A lógica pressuposta por tais projetos, apesar de a priori sedutora, há de ser vista com ressalvas – como, inclusive, demonstra a experiência internacional. Isso porque os efeitos daí decorrentes não necessariamente coincidem com os que se têm em mente quando de sua discussão e implantação. Em verdade, percebe-se pouca influência na questão da promoção da saúde e prevenção da obesidade (pouca efetividade, pois) e altos impactos socioeconômicos.
Afirma-se que a Dinamarca foi o primeiro país no mundo a adotar uma rígida política tributária sobre o açúcar, já nos idos de 1930. Esse mesmo país, todavia, em 2013, acabou abolindo esse modelo de tributação – em conjunto à tributação sobre alimentos gordurosos (fat tax), criado em 2011 –, com o precípuo objetivo de recuperar o número de empregos perdidos nas cidades próximas às fronteiras.
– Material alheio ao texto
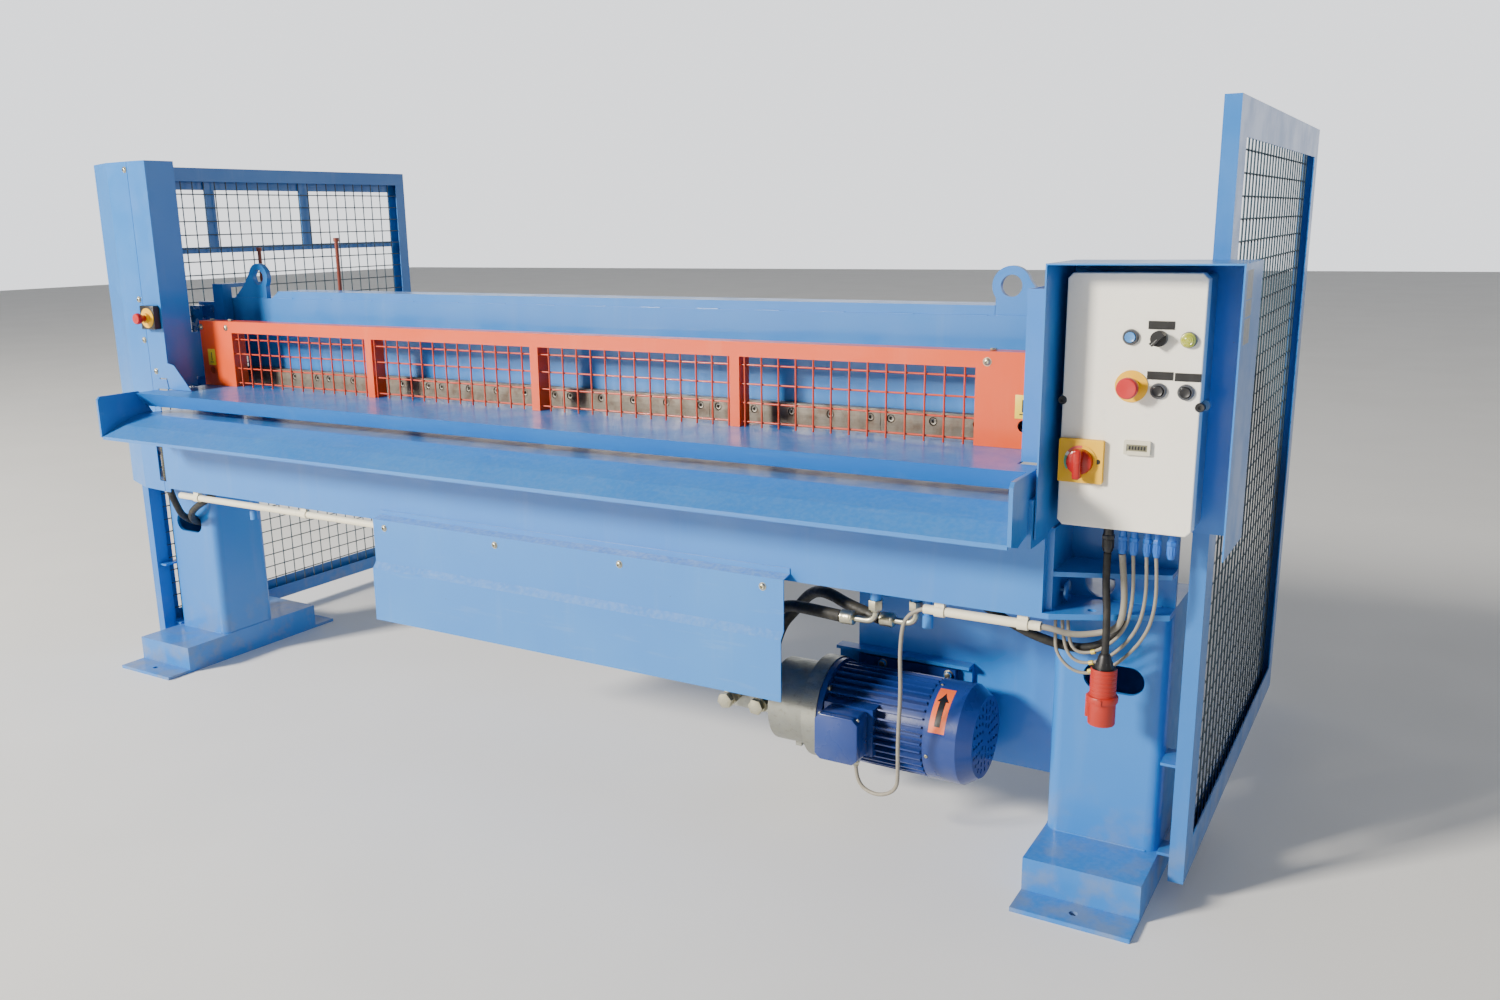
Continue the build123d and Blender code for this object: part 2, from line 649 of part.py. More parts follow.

A razão era simples: os dinamarqueses cruzavam as fronteiras com Alemanha e Suécia para comprar os produtos mais onerados em seu país por um preço menor. Situação análoga se constatou nos Estados Unidos da América, especificamente nas cidades de Berkeley e Filadélfia, após terem instituído o sugar tax em 2015 e 2016, respectivamente.
Em complemento, é ver o exemplo da Hungria, da França e do Chile, onde são escassas e inconclusivas as evidências sobre a eficácia de tal política tributária, além do México.
No caso mexicano, pesquisas demonstram que (1) enquanto o preço per capita das bebidas açucaradas foi elevado em torno de 12%, a redução observada estava em torno de 3,8%; (2) a população de baixa renda não reduziu o consumo de bebidas açucaradas, sendo responsável pela maior parte da arrecadação; (3) os lares habitados por pessoas obesas estavam entre os menos influenciados pelo sugar tax; e, por fim, (4) a ingestão calórica decorrente de bebidas e alimentos não tributados aumentou, restando inalterada a ingestão de calorias totais.
Especificamente para o caso brasileiro, merece destaque a carga tributária crescente sobre refrigerantes (que é a maior da América Latina, superior até à de países que já instituíram o sugar tax). Em paralelo, pesquisas do Ministério da Saúde indicam redução na frequência do consumo de refrigerantes entre 2007 a 2018, período no qual a obesidade cresceu.
Em síntese, a ineficácia desse modelo de tributação (sobretudo se considerarmos que refrigerantes e bebidas açucarados representam em torno de 1,7% das calorias totais consumidas por domicílio, segundo o IBGE), combinado à regressividade e discriminação tributárias dele decorrentes, acabam por retirar-lhe qualquer justificação legítima. Com razão, pois, o então ministro fiscal dinamarquês Holger Nielsen, para quem “tributar comida por razões de saúde pública é equivocado na melhor das hipóteses e contraprodutivo na pior delas”. O sugar tax, especialmente em tempos de crise financeira, salga e azeda o já sofrido dia a dia dos brasileiros.